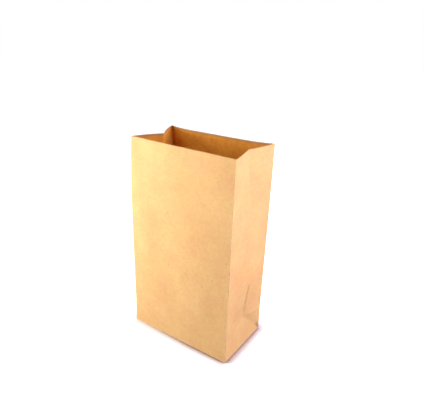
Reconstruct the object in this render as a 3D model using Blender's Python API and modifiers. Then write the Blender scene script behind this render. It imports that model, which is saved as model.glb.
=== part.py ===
"""Brown paper lunch bag, folded and glued from one sheet and standing open on its flat bottom.

X runs along the wide panels, Y through the bag from the front panel to the back one, and Z up.
The origin is the middle of the bottom, on the surface that the bag stands on.
A bag of this kind folds flat with its bottom turned up against the back panel, so that panel has a
cross crease, which runs on into the back half of each gusset.
"""

import math
from dataclasses import dataclass

import bmesh
import bpy
from mathutils import Vector

# Driving dimensions, in metres
BAG_WIDTH = 0.152
BAG_DEPTH = 0.088
BAG_HEIGHT = 0.270
PAPER = 0.0001

# The saw-toothed edge that the knife leaves at the mouth and on the bottom flaps
TOOTH_PITCH = 0.0032
TOOTH_DEPTH = 0.0014

# How far each gusset's middle crease stands in from the flat side at the mouth
LEFT_TUCK = 0.019
RIGHT_TUCK = 0.0098
# How far the middle crease has moved towards the back there, and the back fold has spread outwards
RIGHT_DRIFT = 0.0018
RIGHT_SPREAD = 0.0017
# How far each half of a gusset curves out between its two folds at the mouth
LEFT_HALF_BOW = 0.0025
RIGHT_HALF_BOW = 0.0006

# The foot of a gusset's middle crease, where the diagonal creases meet, and how far it is pushed in
FOOT_RISE = 0.002
FOOT_DENT = 0.0042
# How far each side swells out over the foot, and at what height
LEFT_SWELL = 0.001
RIGHT_SWELL = 0.0035
SWELL_HEIGHT = 0.098

# The cross crease of the back panel, and the ridge that carries it on across a gusset
BACK_CREASE = 0.039
BACK_CREASE_DENT = 0.0015
BACK_CREASE_FADE = 0.060
RIDGE_RELIEF = 0.0010
RIDGE_FADE = 0.016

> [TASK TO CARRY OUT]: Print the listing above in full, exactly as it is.

> [FINAL RESULT]:
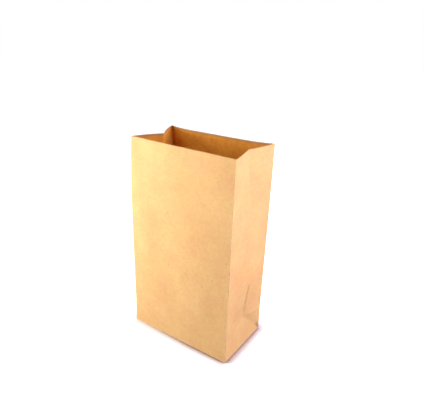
Reconstruct the object in this render as a 3D model using Blender's Python API and modifiers. Then write the Blender scene script behind this render. It imports that model, which is saved as model.glb.
=== part.py ===
"""Brown paper lunch bag, folded and glued from one sheet and standing open on its flat bottom.

X runs along the wide panels, Y through the bag from the front panel to the back one, and Z up.
The origin is the middle of the bottom, on the surface that the bag stands on.
A bag of this kind folds flat with its bottom turned up against the back panel, so that panel has a
cross crease, which runs on into the back half of each gusset.
"""

import math
from dataclasses import dataclass

import bmesh
import bpy
from mathutils import Vector

# Driving dimensions, in metres
BAG_WIDTH = 0.152
BAG_DEPTH = 0.088
BAG_HEIGHT = 0.270
PAPER = 0.0001

# The saw-toothed edge that the knife leaves at the mouth and on the bottom flaps
TOOTH_PITCH = 0.0032
TOOTH_DEPTH = 0.0014

# How far each gusset's middle crease stands in from the flat side at the mouth
LEFT_TUCK = 0.019
RIGHT_TUCK = 0.0098
# How far the middle crease has moved towards the back there, and the back fold has spread outwards
RIGHT_DRIFT = 0.0018
RIGHT_SPREAD = 0.0017
# How far each half of a gusset curves out between its two folds at the mouth
LEFT_HALF_BOW = 0.0025
RIGHT_HALF_BOW = 0.0006

# The foot of a gusset's middle crease, where the diagonal creases meet, and how far it is pushed in
FOOT_RISE = 0.002
FOOT_DENT = 0.0042
# How far each side swells out over the foot, and at what height
LEFT_SWELL = 0.001
RIGHT_SWELL = 0.0035
SWELL_HEIGHT = 0.098

# The cross crease of the back panel, and the ridge that carries it on across a gusset
BACK_CREASE = 0.039
BACK_CREASE_DENT = 0.0015
BACK_CREASE_FADE = 0.060
RIDGE_RELIEF = 0.0010
RIDGE_FADE = 0.016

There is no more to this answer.